After two decades in Africa, May had become deeply disillusioned about the untapped potential he once imagined its peoples possessed and was alarmed by the Mau Mau uprising. With large-scale postwar urban reconstruction underway in Germany, May returned to his homeland in 1953 at the outset of the Wirtschaftswunder (economic miracle). During this final phase of his career May served as chief planner for several cities including Hamburg, Mainz, and Wiesbaden.

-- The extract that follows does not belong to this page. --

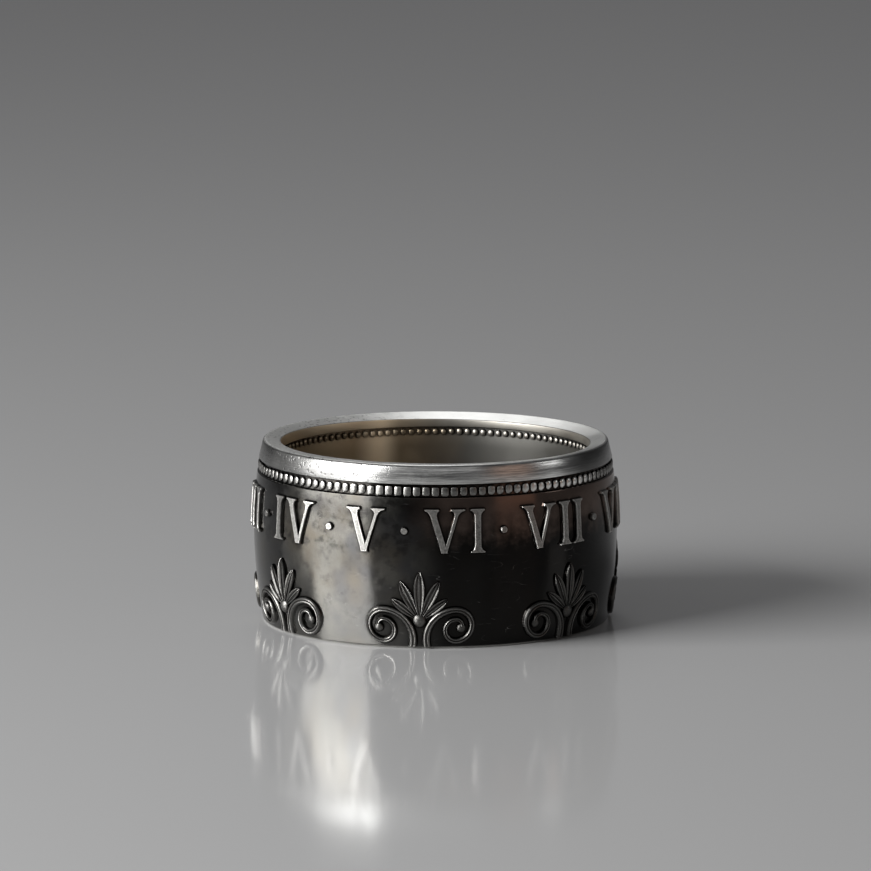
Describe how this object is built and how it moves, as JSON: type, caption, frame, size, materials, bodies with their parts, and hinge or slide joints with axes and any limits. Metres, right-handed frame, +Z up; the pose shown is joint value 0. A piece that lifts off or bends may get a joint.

Nothing May subsequently did ever approached the coup he carried off during his brief but astonishingly productive Frankfurt heyday. Along with Taut in Berlin, May represented the high-water mark of social housing in interwar Europe, and therefore in the twentieth century as a whole. Franklin Roosevelt’s fitful greenbelt New Town schemes never approached their earlier Weimar Republic counterparts either in comprehensive scale or design distinction. Subsequent American public housing programs retained a degrading class stigma that deepened with each passing decade.

After Lyndon Johnson’s Great Society, the belief in decent housing as a political right or social obligation was supplanted in the US by the notion that suitable shelter should be an act of charity. Thus today in the absence of taxpayer-sponsored initiatives we have volunteer construction programs such as Habitat for Humanity, Homes for Heroes, Make It Right, and Rural Studio—honorable in intent but pitifully limited in scope, and focused on erecting single-family dwellings rather than creating cohesive multi-unit housing communities.

In view of America’s current political and social direction, it seems quite unlikely that we will soon see anything approaching the miracle of late-1920s Frankfurt in this country. But for as long as dreams of equality advanced through architecture persist, the surpassingly humane work of Ernst May will show irresolute idealists just how much a principled pragmatist can achieve.